Janis Ian singles chronology
|  | "Society's Child" (1966) | "Younger Generation Blues" (1967) |

= Society's Child =

"Society's Child" (originally titled "Baby I've Been Thinking") is a song about an interracial relationship written and recorded by American singer-songwriter Janis Ian in 1965. According to Janis Ian, Atlantic Records refused to release it although the company had financed the recording; the artist took it to Verve Records who agreed to release it.

==Background==
The song's lyrics concern an interracial romance – a still-taboo subject in mid-1960s America. Ian was 13 years of age when she was motivated to write and compose the song, and she completed it when she was 14. Released as "Society's Child (Baby I've Been Thinking)", the single charted highly in many cities in the autumn of 1966 but did not hit it big time, nationally, until the summer of 1967.
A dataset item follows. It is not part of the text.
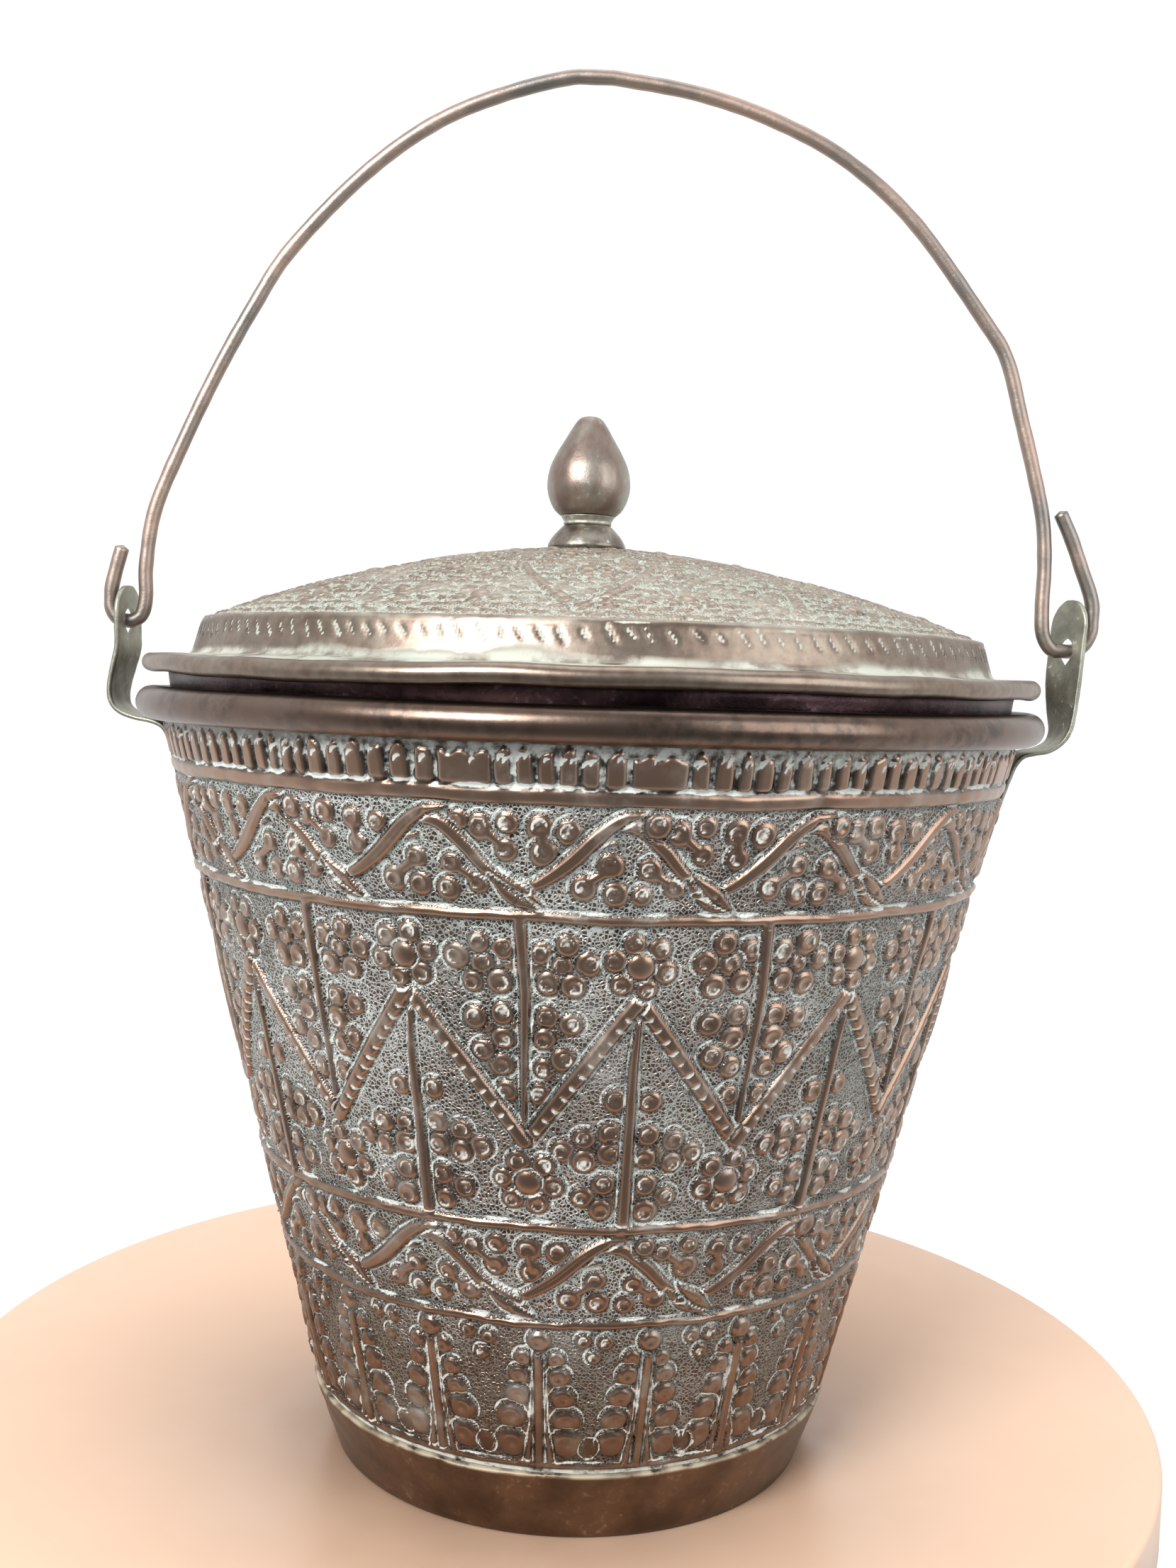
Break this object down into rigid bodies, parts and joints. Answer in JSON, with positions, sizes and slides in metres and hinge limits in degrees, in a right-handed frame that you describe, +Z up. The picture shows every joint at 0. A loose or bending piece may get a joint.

The lyrics of the song center on the feelings of a young girl who witnesses the humiliation that her African American boyfriend receives from the girl's mother and the taunts that she herself endures not only from classmates but also from educators whose hypocrisy leads them to "laugh their smirking stares" while acting as "preachers of equality". It closes with her decision to end the relationship with the boyfriend because of her inability to deal with the social pressure. In her autobiography, Ian made this comment about the concluding line: "I didn’t want the breakup for their relationship to be just society’s fault. I wanted the girl to take some responsibility for it, too."
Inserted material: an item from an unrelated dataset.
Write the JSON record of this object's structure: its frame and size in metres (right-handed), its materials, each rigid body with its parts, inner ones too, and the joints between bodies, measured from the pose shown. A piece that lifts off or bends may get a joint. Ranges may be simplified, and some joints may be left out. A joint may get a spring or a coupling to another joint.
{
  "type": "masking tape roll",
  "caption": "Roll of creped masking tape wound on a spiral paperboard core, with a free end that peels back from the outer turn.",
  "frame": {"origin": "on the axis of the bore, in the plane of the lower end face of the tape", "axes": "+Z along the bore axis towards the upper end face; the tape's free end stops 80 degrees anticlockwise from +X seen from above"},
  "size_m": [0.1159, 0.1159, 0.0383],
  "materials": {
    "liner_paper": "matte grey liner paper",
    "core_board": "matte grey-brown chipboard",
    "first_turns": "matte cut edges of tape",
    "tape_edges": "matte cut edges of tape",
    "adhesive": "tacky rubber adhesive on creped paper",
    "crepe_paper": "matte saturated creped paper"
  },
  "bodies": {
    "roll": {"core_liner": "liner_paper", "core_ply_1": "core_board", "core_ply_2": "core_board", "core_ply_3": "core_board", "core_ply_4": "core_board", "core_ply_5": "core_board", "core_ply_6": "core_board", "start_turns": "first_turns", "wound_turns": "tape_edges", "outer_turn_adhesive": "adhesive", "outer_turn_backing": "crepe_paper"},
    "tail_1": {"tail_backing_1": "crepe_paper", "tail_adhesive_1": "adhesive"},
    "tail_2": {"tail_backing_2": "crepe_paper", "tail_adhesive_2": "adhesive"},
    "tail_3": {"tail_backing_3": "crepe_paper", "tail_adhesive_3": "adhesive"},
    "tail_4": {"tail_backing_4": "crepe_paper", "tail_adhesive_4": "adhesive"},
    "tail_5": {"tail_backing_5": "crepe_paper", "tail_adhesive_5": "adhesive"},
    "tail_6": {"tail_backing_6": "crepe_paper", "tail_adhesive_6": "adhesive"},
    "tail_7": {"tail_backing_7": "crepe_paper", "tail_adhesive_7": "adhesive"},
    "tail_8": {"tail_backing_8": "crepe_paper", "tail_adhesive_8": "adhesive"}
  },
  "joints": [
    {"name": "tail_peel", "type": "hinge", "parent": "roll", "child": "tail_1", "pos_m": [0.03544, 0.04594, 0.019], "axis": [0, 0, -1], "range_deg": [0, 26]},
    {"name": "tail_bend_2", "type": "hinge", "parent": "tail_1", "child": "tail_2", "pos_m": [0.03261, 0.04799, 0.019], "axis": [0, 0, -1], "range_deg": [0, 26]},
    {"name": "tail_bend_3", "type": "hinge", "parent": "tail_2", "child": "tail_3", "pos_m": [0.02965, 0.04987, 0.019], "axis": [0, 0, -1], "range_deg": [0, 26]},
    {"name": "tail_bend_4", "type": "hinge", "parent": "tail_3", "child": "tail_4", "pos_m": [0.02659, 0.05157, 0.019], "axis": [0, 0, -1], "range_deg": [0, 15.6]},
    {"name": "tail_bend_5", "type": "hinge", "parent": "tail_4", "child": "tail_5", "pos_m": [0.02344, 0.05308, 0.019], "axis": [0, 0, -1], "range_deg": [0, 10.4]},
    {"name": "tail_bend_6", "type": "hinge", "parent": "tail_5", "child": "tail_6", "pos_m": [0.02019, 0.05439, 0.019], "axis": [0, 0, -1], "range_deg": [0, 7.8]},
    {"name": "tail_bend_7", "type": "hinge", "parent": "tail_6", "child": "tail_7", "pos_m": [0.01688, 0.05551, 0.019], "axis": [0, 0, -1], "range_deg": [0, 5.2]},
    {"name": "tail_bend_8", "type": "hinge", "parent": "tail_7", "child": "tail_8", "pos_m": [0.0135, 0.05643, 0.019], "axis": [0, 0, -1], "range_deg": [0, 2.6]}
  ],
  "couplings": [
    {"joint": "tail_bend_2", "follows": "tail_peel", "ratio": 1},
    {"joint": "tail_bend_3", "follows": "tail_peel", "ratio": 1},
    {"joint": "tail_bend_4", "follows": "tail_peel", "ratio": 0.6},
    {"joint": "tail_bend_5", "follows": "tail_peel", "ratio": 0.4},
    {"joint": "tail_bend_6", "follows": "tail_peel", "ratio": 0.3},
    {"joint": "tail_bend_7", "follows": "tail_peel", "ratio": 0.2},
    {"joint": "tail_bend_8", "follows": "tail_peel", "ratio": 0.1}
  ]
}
In 1964, Ian lived in East Orange, New Jersey. Her neighborhood was predominantly populated by African Americans and she was one of very few whites in her school. I saw it from both ends. I was seeing it from the end of all the civil rights stuff on the television and radio, of white parents being incensed when their daughters would date black men, and I saw it around me when black parents were worried about their sons or daughters dating white girls or boys. I don't think I knew where I was going when I started it, but when I hit the second line, "face is clean and shining black as night", it was obvious where the song was going. I don't think I made a conscious decision to have the girl cop out in the end, it just seemed like that would be the logical thing at my age, because how can you buck school and society and your parents, and make yourself an outcast forever?
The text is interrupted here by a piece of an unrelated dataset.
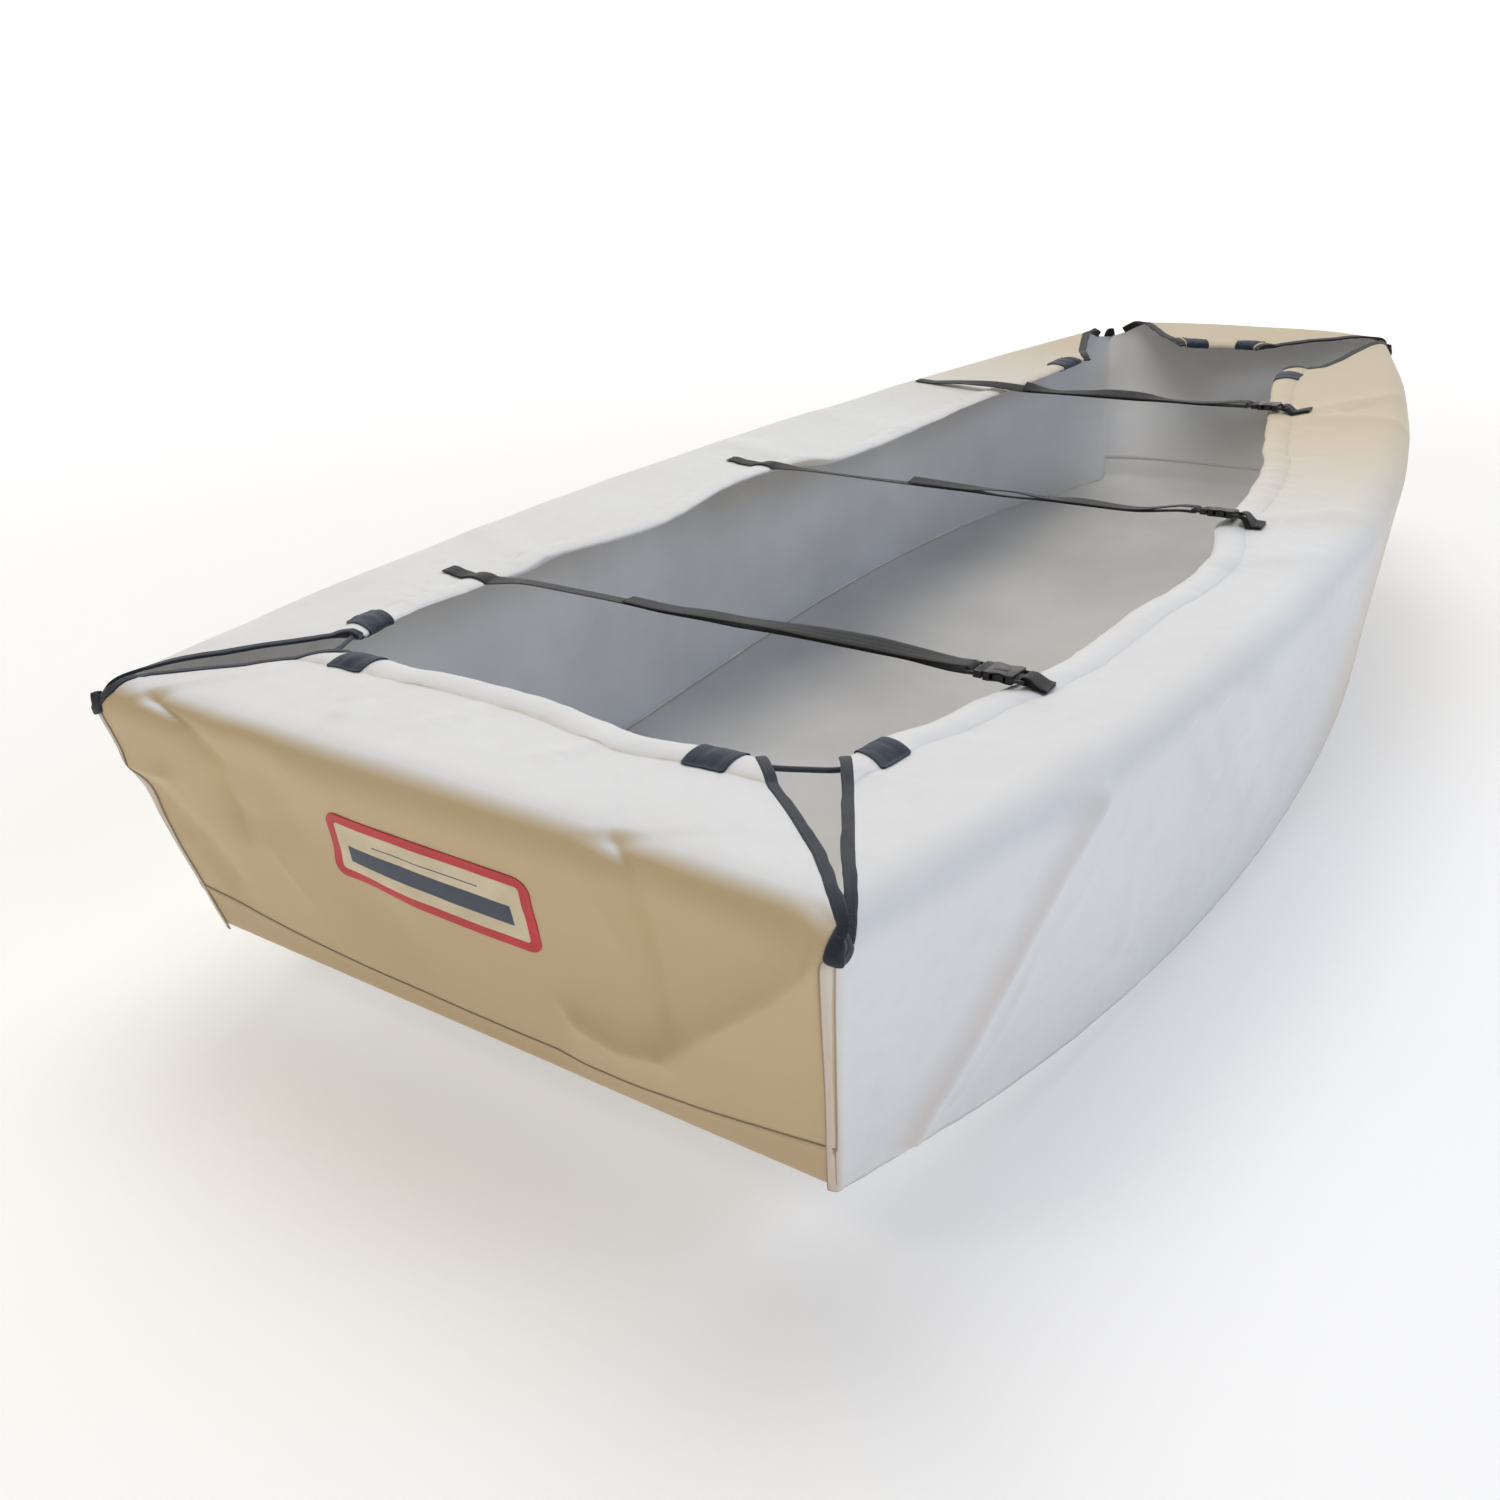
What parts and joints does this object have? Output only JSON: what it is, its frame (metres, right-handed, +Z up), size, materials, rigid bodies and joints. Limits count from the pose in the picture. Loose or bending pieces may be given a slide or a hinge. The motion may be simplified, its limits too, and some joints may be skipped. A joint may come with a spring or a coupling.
{
  "type": "dinghy hull cover",
  "caption": "Fitted cloth cover for the hull of a small pram dinghy, with a gathered elastic rim turned in over the gunwale and buckled straps across the opening.",
  "frame": {"origin": "middle of the length and of the beam, in the plane of the hull's gunwale, where the hull carries the cover", "axes": "+X towards the bow, +Y to port, +Z up"},
  "size_m": [2.3654, 1.06, 0.4296],
  "materials": {
    "cloth": "white coated polyester, satin",
    "tape": "black binding tape, matt",
    "elastic": "black braided elastic, matt",
    "print": "cream cloth with plain red and navy stripes",
    "webbing": "charcoal woven webbing, matt",
    "moulded": "black acetal, fine grain"
  },
  "bodies": {
    "root": {"panel_bottom": "cloth", "panel_port": "cloth", "panel_starboard": "cloth", "panel_stern": "cloth", "panel_bow": "cloth", "binding_port_stern": "tape", "binding_port_bow": "tape", "binding_starboard_stern": "tape", "binding_starboard_bow": "tape", "patch_port_stern_side": "tape", "patch_port_stern_end": "tape", "patch_port_bow_side": "tape", "patch_port_bow_end": "tape", "patch_starboard_stern_side": "tape", "patch_starboard_stern_end": "tape", "patch_starboard_bow_side": "tape", "patch_starboard_bow_end": "tape", "elastic_port_stern": "elastic", "elastic_starboard_stern": "elastic", "stern_patch": "print", "strap_aft_long": "webbing", "strap_aft_short": "webbing", "strap_middle_long": "webbing", "strap_middle_short": "webbing", "strap_forward_long": "webbing", "strap_forward_short": "webbing", "buckle_aft_prongs": "moulded", "buckle_aft_socket": "moulded", "buckle_middle_prongs": "moulded", "buckle_middle_socket": "moulded", "buckle_forward_prongs": "moulded", "buckle_forward_socket": "moulded"}
  },
  "joints": []
}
Songwriter and producer Shadow Morton signed Ian to a record contract and made the decision to issue "Society's Child" as her first release. Ian's original title for the song was "Baby, I've Been Thinking", but Morton changed it to "Society's Child". It was recorded using six studio musicians.

Leonard Bernstein's producer saw Ian perform "Society's Child" at The Gaslight and scheduled Ian to perform the song on Inside Pop: The Rock Revolution, an April 25, 1967 CBS television special about new pop music. After acknowledging the controversial nature of the subject, Bernstein praised the musical qualities of Janis Ian's "marvellous song":

"Society's Child" contains many of the musical joys we've talked about, and some we haven't – like fascinating sounds, both natural and electronic, like a strange use of harpsichord, and that cool nasty electric organ. There are astonishing key changes, and even tempo changes; ambiguous cadences, unequal phrase lengths – the works! (...) So it would seem that the kids of our pop generation have a lot to say.

Later Janis Ian acknowledged the "incredible impact" that the program had on her career. Largely owing to Bernstein's efforts, Verve Records started promoting it in trade magazines and many radio stations picked it up. Some stations, such as Chicago's WLS, did not play the song, but rival station WCFL did, and there it peaked at #12 on 17 August and lasted twelve weeks on the playlist. Though several radio stations were slow to add the song to their playlists, this behavior extended the record's airplay life.

"Society's Child" was inducted into the Grammy Hall of Fame in 2002. The title of the song is also part of the title of Ian's autobiography published in July 2008.

==Chart performance==
Recorded in 1965 and released in 1966, the single charted high in many cities in the autumn of 1966 but did not enter Billboard's Hot 100 until the spring of 1967 (the issue dated 27 May, shortly before the related 12 June Loving v. Virginia decision). The record reached number one or the Top Ten in several key cities across America, but in July it stalled at No. 14 on the Hot 100 owing to resistance in certain markets, as was the fate of several other controversial pop hits of the era. Eventually, the single sold 600,000 copies and the album sold 350,000 copies.

==Chart history==

| Chart (1967) | Peak position |
|---|---|
| Canada (RPM) | 13 |
| U.S. Billboard Hot 100 | 14 |
| U.S. Cash Box Pop Singles Chart | 13 |

==Cover versions==
Artists who covered “Society’s Child” include:
- Spooky Tooth on their 1968 album It's All About
- Judy Stone & Third Eye in 1969
- Jeanette in 1973
- Camel
- Lou Gramm

On October 23, 2011, Ian performed the song with Ryan Adams and Neil Finn on BBC Four's Series 2 Episode 4 of the series, Songwriters' Circle. She stated that she conceived the song when she was 12, wrote it at 13, published it at 14, became known at 15, and was a has-been at 16. The song was released in the midst of the Civil Rights Movement of the 1960s in the United States. Ian went on to say that a radio station in the 1960s was burned to the ground for playing it and a writer at the Boston Herald was fired for writing about it.